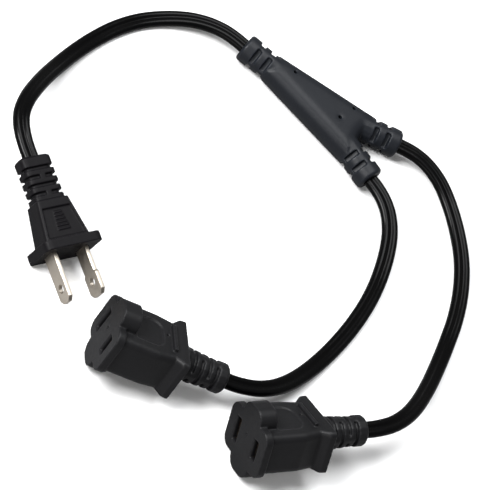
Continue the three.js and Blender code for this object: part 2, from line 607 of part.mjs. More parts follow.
function neckGrooves() {
  const starts = [NECK_CAP.length, NECK_CAP.length + NECK_GROOVE.width + NECK_RING];
  return starts.map((start) => groove(start, NECK_GROOVE.width, (x0, x1) => rod(NECK_CAP.radius + 1.5, x0, x1),
    (x0, x1) => rod(NECK_RADIUS - NECK_GROOVE.depth, x0, x1),
    (x0, x1) => [45, 135].map((turn) => block(x0, x1, 4 * NECK_RADIUS, NECK_GROOVE.bridge).rotate([turn, 0, 0]))));
}

const neckBore = () => prism(twinOutline(FIT), -OVERCUT, NECK_JACKET + FIT, { segments: 5 });

function splitterSlab() {
  const rootX = SPLITTER_LENGTH - BRANCH_NECK * Math.cos(BRANCH_ANGLE);
  const rootY = branchEnd.y - BRANCH_NECK * Math.sin(BRANCH_ANGLE);
  const outerX = rootX + NECK_RADIUS * Math.sin(BRANCH_ANGLE) * 0.5;
  const outerY = rootY + NECK_RADIUS;
  const inset = SPLITTER_EDGE;
  const shape = new THREE.Shape();
  shape.moveTo(SINGLE_NECK + inset, -SPLITTER_ROOT_HALF + inset);
  shape.lineTo(outerX - inset, -outerY + inset);
  shape.lineTo(CROTCH_X - inset, 0);
  shape.lineTo(outerX - inset, outerY - inset);
  shape.lineTo(SINGLE_NECK + inset, SPLITTER_ROOT_HALF - inset);
  const geometry = new THREE.ExtrudeGeometry(shape, {
    depth: SPLITTER_THICKNESS - 2 * inset, bevelEnabled: true, bevelSize: inset, bevelThickness: inset,
    bevelSegments: 3,
  });
  return toSolid(geometry.translate(0, 0, inset - SPLITTER_THICKNESS / 2));
}

const sleeveEnd = SLEEVE.start + SLEEVE.length;

// Tails inside the Y-moulding. The supply's two run straight to their sleeves.
function supplySplitterTail(side) {
  return vectors([
    [NECK_JACKET + 1, side * CORE_OFFSET, 0],
    [NECK_JACKET + 4, side * (CORE_OFFSET + 0.3), 0],
    [SLEEVE.start - 3.4, side * (SLEEVE.y - 0.5), 0],
    [SLEEVE.start - FIT, side * SLEEVE.y, 0],
    [SLEEVE.start + 3, side * SLEEVE.y, 0],
  ]);
}

// A branch conductor runs from its sleeve to its branch; the two inner ones cross, one over the other.
function branchSplitterTail(branch, sleeve) {
  const near = [
    [SLEEVE.start + 5, sleeve * SLEEVE.y, -branch * SLEEVE_CORE_LIFT],
    [sleeveEnd + FIT, sleeve * SLEEVE.y, -branch * SLEEVE_CORE_LIFT],
    [sleeveEnd + 4, sleeve * (SLEEVE.y + (branch === sleeve ? 0.4 : -0.1)), -branch * (SLEEVE_CORE_LIFT + 0.1)],
  ];
  const middle = branch === sleeve
    ? [[sleeveEnd + 11, sleeve * 5.4, -branch * 0.6]]
    : [[sleeveEnd + 8, sleeve * 1.4, -branch * CROSSING_LIFT], [sleeveEnd + 12, -sleeve * 1.4, -branch * CROSSING_LIFT]];
  const along = new THREE.Vector3(NECK_JACKET + 1, branch === sleeve ? -branch * CORE_OFFSET : branch * CORE_OFFSET, 0);
  const last = along.applyMatrix4(branchMatrix(branch));
  return [...vectors([...near, ...middle]), last];
}

function splitterOvermould() {
  const necks = [neckSolid(SINGLE_NECK + SPLITTER_EDGE), inBranch(1, neckSolid(BRANCH_NECK + 10)),
    inBranch(-1, neckSolid(BRANCH_NECK + 10))];
  const outer = union([splitterSlab(), ...necks]);
  const grooves = [...neckGrooves(), ...[-1, 1].flatMap((side) => neckGrooves().map((cut) => inBranch(side, cut)))];
  const bores = [neckBore(), inBranch(1, neckBore()), inBranch(-1, neckBore())];
  const top = SPLITTER_THICKNESS / 2;
  const pins = SPLITTER_PINS.map(([x, y]) => post(SPLITTER_PIN.radius, x, y, top - SPLITTER_PIN.depth,
    top + OVERCUT));
  const sleeves = [-1, 1].map((side) => rod(SLEEVE.radius + FIT, SLEEVE.start - FIT, sleeveEnd + FIT, 14)
    .translate([0, side * SLEEVE.y, 0]));
  const bore = CORE_RADIUS + FIT;
  const lead = new THREE.Vector3(-1 - OVERCUT, 0, 0);
  const supplyBores = [-1, 1].map((side) => {
    const tail = supplySplitterTail(side);
    return wire([tail[0].clone().add(lead), ...tail], bore);
  });
  const branchBores = [-1, 1].flatMap((branch) => [-1, 1].map((sleeve) => {
    const tail = branchSplitterTail(branch, sleeve);
    const outward = new THREE.Vector3(1 + OVERCUT, 0, 0)
      .applyAxisAngle(new THREE.Vector3(0, 0, 1), branch * BRANCH_ANGLE);
    return wire([...tail, tail.at(-1).clone().add(outward)], bore);
  }));
  return without(outer, [...grooves, ...bores, ...pins, ...sleeves, ...supplyBores, ...branchBores]);
}

function spliceSleeve(side) {
  const tube = rod(SLEEVE.radius, SLEEVE.start, sleeveEnd, 14);
  return tube.subtract(rod(SLEEVE.bore, SLEEVE.start - OVERCUT, sleeveEnd + OVERCUT, 14))
    .translate([0, side * SLEEVE.y, 0]);
}

// Assembly
function named(name, solid, material) {
  const mesh = new THREE.Mesh(toGeometry(solid), material);
  mesh.name = name;
  return mesh;
}

// A moulding with its inner pieces, turned as it lies and set down so that its lowest edge meets the floor.
function lieOnFloor(place, meshes) {
  const group = new THREE.Group();
  group.add(...meshes);
  group.rotation.set(place.roll, place.pitch, place.heading, 'ZYX');
  group.position.set(place.x, place.y, 0);
  group.updateMatrixWorld(true);
  const box = new THREE.Box3().setFromObject(group, true);
  group.position.z = -box.min.z;
  group.updateMatrixWorld(true);
  return group;
}

const plug = lieOnFloor(PLUG_PLACE, [
  named('plug_overmould', plugOvermould(), MATERIALS.moulding()),
  named('plug_blade_carrier', plugCarrier(), MATERIALS.carrier()),
  named('plug_blade_narrow', plugBlade(1, BLADE_WIDTH), MATERIALS.blade()),
  named('plug_blade_wide', plugBlade(-1, WIDE_BLADE_WIDTH), MATERIALS.blade()),
]);

const socket = (letter, place) => lieOnFloor(place, [
  named(`socket_${letter}_overmould`, socketOvermould(-THREE.MathUtils.radToDeg(place.roll)), MATERIALS.moulding()),
  named(`socket_${letter}_contact_carrier`, socketCarrier(), MATERIALS.carrier()),
  named(`socket_${letter}_contact_wide`, socketContact(1, WIDE_CONTACT_WIDTH), MATERIALS.contact()),
  named(`socket_${letter}_contact_narrow`, socketContact(-1, NARROW_CONTACT_WIDTH), MATERIALS.contact()),
]);
const socketA = socket('a', SOCKET_A_PLACE);
const socketB = socket('b', SOCKET_B_PLACE);

const splitter = lieOnFloor(SPLITTER_PLACE, [
  named('splitter_overmould', splitterOvermould(), MATERIALS.splitter()),
  named('splice_crimp_line', spliceSleeve(1), MATERIALS.sleeve()),
  named('splice_crimp_neutral', spliceSleeve(-1), MATERIALS.sleeve()),
]);

// The two places in a moulding that a jacket passes: its inner end, and where it leaves.
const axisPoints = (group, inner, exit, matrix = new THREE.Matrix4()) => [inner, exit, exit + Math.sign(exit - inner)
  * STRAIGHT_EXIT].map((x) => group.localToWorld(new THREE.Vector3(x, 0, 0).applyMatrix4(matrix)));

const worldPoints = (group, points) => points.map((point) => group.localToWorld(point.clone()));

// Jacket stations: straight out of both mouldings, and along a smooth curve between.
function cordStations(from, route, to) {
  const curve = new THREE.CatmullRomCurve3([...from.slice(1), ...vectors(route), ...to.slice(1).toReversed()],
    false, 'centripetal');
  const steps = Math.round(curve.getLength() / CORD_STEP);
  return [from[0], ...curve.getSpacedPoints(steps), to[0]];
}

function cordMeshes(name, stations, tails) {
  const path = new LevelPath(stations);
  const jacket = sweep(stations, jacketOutline(), 5);
  const cores = tails.map(({ wireName, side, start, end }) => named(`${name}_${wireName}_wire`,
    wire([...start, ...path.offset(side * CORE_OFFSET), ...end]), MATERIALS.copper()));
  return [named(`${name}_cord`, jacket, MATERIALS.jacket()), ...cores];
}

const supplyStations = cordStations(axisPoints(splitter, NECK_JACKET, 0), SUPPLY_ROUTE,
  axisPoints(plug, PLUG_JACKET_END, PLUG_RELIEF.end));
const supply = cordMeshes('supply', supplyStations, [['line', 1], ['neutral', -1]].map(([wireName, y]) => ({
  wireName,
  side: -y,
  start: worldPoints(splitter, supplySplitterTail(y)).toReversed(),
  end: worldPoints(plug, plugTail(y)).toReversed(),
})));

function branchCord(letter, branch, socketGroup, route) {
  const matrix = branchMatrix(branch);
  const from = axisPoints(splitter, NECK_JACKET, 0, matrix);
  const stations = cordStations(from, route, axisPoints(socketGroup, SOCKET_JACKET_END, SOCKET_RELIEF.end));
  return cordMeshes(`branch_${letter}`, stations, [['line', 1], ['neutral', -1]].map(([wireName, sleeve]) => ({
    wireName,
    side: sleeve,
    start: worldPoints(splitter, branchSplitterTail(branch, sleeve)),
    end: worldPoints(socketGroup, socketTail(-sleeve)).toReversed(),
  })));
}

const product = new THREE.Group();
product.add(plug, socketA, socketB, splitter, ...supply, ...branchCord('a', -1, socketA, BRANCH_A_ROUTE),
  ...branchCord('b', 1, socketB, BRANCH_B_ROUTE));
product.position.set(-FOOTPRINT_CENTRE.x, -FOOTPRINT_CENTRE.y, 0);

export default product;
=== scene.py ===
"""Looks of a flat-cord power splitter: a plug, a Y-shaped moulding and two sockets, on a pale floor."""

import logging
import math
from dataclasses import dataclass
from enum import Enum
from typing import Any, Iterable, Optional, Sequence

import bpy
import numpy as np
from mathutils import Matrix, Vector


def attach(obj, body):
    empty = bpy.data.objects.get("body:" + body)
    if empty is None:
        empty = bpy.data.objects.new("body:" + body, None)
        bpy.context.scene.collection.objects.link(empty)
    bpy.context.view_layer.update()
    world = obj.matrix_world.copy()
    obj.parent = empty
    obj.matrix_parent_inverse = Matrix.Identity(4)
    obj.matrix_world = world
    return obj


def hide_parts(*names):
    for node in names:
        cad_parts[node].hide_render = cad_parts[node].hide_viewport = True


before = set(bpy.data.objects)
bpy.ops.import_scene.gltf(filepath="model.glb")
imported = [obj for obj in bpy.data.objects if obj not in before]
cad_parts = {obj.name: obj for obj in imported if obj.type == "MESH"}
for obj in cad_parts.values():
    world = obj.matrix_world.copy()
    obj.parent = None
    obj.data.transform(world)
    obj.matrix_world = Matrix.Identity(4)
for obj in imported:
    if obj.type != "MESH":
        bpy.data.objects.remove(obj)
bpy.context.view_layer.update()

BODY = "root"
# The height in millimetres at which a moulded edge counts as fully worn
EDGE_REACH = 0.03
MM = 0.001

logging.basicConfig(level=logging.INFO, format="%(message)s")
log = logging.getLogger("scene")

Colour = tuple[float, float, float]
Point = tuple[float, float, float]


class Slot(Enum):
    """The record's material slots."""

    MOULDING = "moulding"
    SPLITTER = "splitter"
    JACKET = "jacket"
    CARRIER = "carrier"
    BLADE = "blade"
    CONTACT = "contact"
    SLEEVE = "sleeve"
    COPPER = "copper"


# Shader building


class Value:
    """A shader socket that can be used in arithmetic."""

    def __init__(self, graph: "MaterialGraph", socket: bpy.types.NodeSocket) -> None:
        """Wraps one output socket of a graph."""
        self.graph = graph
        self.socket = socket

    def _math(self, operation: str, first: Any, second: Any = None) -> "Value":
        """Adds a Math node.

        Args:
            operation: the Math node's operation.
            first: the first value or socket.
            second: the second value or socket, where there is one.

        Returns:
            The node's result.
        """
        inputs = {0: first} if second is None else {0: first, 1: second}
        return self.graph.add("ShaderNodeMath", {"operation": operation}, inputs)[0]

    def __add__(self, other: Any) -> "Value":
        """Sum of two values."""
        return self._math("ADD", self, other)

    __radd__ = __add__

    def __mul__(self, other: Any) -> "Value":
        """Product of two values."""
        return self._math("MULTIPLY", self, other)

    __rmul__ = __mul__

    def __sub__(self, other: Any) -> "Value":
        """Difference of two values."""
        return self._math("SUBTRACT", self, other)

    def __rsub__(self, other: Any) -> "Value":
        """Reflected difference, so that 1 - mask works."""
        return self._math("SUBTRACT", other, self)

    def clamped(self) -> "Value":
        """The value held between nought and one."""
        node = self.graph.add("ShaderNodeClamp", {}, {0: self, 1: 0.0, 2: 1.0})
        return node[0]

    def ramp(self, low: float, high: float) -> "Value":
        """A smooth step from nought at low to one at high.

        Args:
            low: the value that gives nought.
            high: the value that gives one.

        Returns:
            The stepped value.
        """
        settings = {"interpolation_type": "SMOOTHSTEP"}
        return self.graph.add("ShaderNodeMapRange", settings, {0: self, 1: low, 2: high, 3: 0.0, 4: 1.0})[0]


class Outputs:
    """The output sockets of one node, as values."""

    def __init__(self, graph: "MaterialGraph", node: bpy.types.Node) -> None:
        """Keeps the node and its graph."""
        self.graph = graph
        self.node = node

    def __getitem__(self, key: int | str) -> Value:
        """One output, by its place or its name."""
        return Value(self.graph, self.node.outputs[key])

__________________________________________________

Written exercise ▸ Return exactly, and only, the lines from the one containing "const product = new THREE.Group();" down to the one containing "for node in", with both of those lines included.

Correct output ▸
const product = new THREE.Group();
product.add(plug, socketA, socketB, splitter, ...supply, ...branchCord('a', -1, socketA, BRANCH_A_ROUTE),
  ...branchCord('b', 1, socketB, BRANCH_B_ROUTE));
product.position.set(-FOOTPRINT_CENTRE.x, -FOOTPRINT_CENTRE.y, 0);

export default product;
=== scene.py ===
"""Looks of a flat-cord power splitter: a plug, a Y-shaped moulding and two sockets, on a pale floor."""

import logging
import math
from dataclasses import dataclass
from enum import Enum
from typing import Any, Iterable, Optional, Sequence

import bpy
import numpy as np
from mathutils import Matrix, Vector


def attach(obj, body):
    empty = bpy.data.objects.get("body:" + body)
    if empty is None:
        empty = bpy.data.objects.new("body:" + body, None)
        bpy.context.scene.collection.objects.link(empty)
    bpy.context.view_layer.update()
    world = obj.matrix_world.copy()
    obj.parent = empty
    obj.matrix_parent_inverse = Matrix.Identity(4)
    obj.matrix_world = world
    return obj


def hide_parts(*names):
    for node in names:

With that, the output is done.